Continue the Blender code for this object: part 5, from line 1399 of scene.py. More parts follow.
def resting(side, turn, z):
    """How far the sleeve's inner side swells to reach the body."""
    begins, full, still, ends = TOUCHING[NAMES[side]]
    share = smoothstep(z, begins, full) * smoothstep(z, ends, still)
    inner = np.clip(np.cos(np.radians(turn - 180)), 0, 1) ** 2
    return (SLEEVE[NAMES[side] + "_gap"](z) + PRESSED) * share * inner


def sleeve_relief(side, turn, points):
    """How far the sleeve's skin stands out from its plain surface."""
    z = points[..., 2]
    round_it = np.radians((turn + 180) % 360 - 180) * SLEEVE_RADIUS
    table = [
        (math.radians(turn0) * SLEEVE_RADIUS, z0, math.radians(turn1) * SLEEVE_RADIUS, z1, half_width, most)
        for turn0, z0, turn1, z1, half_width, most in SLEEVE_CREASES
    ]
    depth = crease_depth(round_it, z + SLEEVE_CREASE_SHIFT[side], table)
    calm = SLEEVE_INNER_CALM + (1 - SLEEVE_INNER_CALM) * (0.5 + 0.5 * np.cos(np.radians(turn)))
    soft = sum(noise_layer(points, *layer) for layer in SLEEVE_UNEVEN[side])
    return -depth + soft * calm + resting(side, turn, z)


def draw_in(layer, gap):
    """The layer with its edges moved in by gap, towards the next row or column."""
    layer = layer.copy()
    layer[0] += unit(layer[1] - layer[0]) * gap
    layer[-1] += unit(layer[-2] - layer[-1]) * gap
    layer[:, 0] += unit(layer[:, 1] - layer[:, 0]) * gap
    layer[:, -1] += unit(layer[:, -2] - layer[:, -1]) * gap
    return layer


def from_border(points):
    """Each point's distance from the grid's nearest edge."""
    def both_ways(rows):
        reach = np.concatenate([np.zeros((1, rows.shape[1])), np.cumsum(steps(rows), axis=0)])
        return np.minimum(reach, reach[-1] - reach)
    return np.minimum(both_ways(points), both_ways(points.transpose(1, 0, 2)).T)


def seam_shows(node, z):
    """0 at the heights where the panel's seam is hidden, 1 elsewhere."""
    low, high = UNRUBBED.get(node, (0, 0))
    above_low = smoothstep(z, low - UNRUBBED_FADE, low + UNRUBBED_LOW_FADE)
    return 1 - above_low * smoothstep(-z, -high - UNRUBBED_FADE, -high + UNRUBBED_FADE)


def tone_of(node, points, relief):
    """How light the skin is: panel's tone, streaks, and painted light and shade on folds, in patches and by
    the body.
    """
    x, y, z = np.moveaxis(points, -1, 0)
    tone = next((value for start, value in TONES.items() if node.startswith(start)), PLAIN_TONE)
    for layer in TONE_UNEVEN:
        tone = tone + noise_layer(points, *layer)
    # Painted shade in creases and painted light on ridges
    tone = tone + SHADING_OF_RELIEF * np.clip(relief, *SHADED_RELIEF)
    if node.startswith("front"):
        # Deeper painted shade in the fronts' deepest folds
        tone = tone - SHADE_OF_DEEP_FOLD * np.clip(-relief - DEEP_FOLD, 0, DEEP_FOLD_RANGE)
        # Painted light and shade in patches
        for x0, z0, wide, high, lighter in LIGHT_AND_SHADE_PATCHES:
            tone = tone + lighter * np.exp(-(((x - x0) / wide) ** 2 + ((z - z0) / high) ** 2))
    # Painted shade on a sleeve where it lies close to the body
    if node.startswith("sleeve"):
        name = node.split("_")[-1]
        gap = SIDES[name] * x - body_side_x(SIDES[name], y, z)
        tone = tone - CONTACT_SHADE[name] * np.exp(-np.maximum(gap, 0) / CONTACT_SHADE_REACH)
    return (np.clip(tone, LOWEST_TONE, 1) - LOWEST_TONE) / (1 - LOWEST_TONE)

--

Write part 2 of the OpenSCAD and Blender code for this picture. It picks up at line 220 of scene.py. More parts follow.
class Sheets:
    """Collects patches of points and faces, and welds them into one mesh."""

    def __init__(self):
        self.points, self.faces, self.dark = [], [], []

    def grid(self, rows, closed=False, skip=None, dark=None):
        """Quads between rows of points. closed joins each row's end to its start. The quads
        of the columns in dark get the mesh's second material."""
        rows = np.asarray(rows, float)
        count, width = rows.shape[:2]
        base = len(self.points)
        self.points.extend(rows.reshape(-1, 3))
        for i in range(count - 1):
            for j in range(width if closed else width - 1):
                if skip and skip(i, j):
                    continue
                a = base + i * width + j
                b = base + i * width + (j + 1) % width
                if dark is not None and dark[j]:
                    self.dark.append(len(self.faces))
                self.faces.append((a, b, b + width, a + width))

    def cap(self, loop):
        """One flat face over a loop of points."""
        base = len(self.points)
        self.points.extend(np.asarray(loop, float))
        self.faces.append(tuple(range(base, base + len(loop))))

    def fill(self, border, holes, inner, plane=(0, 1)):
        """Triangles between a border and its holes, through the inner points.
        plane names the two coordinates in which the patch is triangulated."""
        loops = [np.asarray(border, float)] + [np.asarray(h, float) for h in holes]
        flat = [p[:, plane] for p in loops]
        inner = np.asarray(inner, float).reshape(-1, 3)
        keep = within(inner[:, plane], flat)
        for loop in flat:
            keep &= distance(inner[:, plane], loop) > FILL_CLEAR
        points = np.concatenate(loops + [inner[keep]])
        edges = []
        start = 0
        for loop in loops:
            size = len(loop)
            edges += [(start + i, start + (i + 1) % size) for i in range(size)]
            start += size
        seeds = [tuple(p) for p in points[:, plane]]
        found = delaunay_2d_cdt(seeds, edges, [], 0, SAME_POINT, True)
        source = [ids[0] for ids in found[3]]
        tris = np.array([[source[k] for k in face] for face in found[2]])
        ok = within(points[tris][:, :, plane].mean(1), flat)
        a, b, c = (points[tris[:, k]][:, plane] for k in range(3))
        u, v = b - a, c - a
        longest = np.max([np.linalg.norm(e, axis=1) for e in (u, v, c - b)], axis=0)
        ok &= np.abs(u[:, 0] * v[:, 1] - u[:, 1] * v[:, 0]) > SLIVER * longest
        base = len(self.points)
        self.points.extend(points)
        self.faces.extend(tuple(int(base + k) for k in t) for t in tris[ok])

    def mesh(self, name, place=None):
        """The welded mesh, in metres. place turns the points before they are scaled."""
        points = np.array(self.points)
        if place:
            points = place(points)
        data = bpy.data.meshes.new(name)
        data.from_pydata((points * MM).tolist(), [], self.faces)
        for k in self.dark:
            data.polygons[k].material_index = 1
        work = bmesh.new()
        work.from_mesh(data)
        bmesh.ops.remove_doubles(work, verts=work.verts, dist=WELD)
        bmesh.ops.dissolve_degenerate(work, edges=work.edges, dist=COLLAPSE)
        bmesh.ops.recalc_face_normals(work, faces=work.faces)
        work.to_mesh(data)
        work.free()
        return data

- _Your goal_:
Start at the line with "Write part 2", stop at the line with "self.faces.append(tuple(range(base, base +", and return every line in that stretch exactly, those two included.

- _Output_:
Write part 2 of the OpenSCAD and Blender code for this picture. It picks up at line 220 of scene.py. More parts follow.
class Sheets:
    """Collects patches of points and faces, and welds them into one mesh."""

    def __init__(self):
        self.points, self.faces, self.dark = [], [], []

    def grid(self, rows, closed=False, skip=None, dark=None):
        """Quads between rows of points. closed joins each row's end to its start. The quads
        of the columns in dark get the mesh's second material."""
        rows = np.asarray(rows, float)
        count, width = rows.shape[:2]
        base = len(self.points)
        self.points.extend(rows.reshape(-1, 3))
        for i in range(count - 1):
            for j in range(width if closed else width - 1):
                if skip and skip(i, j):
                    continue
                a = base + i * width + j
                b = base + i * width + (j + 1) % width
                if dark is not None and dark[j]:
                    self.dark.append(len(self.faces))
                self.faces.append((a, b, b + width, a + width))

    def cap(self, loop):
        """One flat face over a loop of points."""
        base = len(self.points)
        self.points.extend(np.asarray(loop, float))
        self.faces.append(tuple(range(base, base + len(loop))))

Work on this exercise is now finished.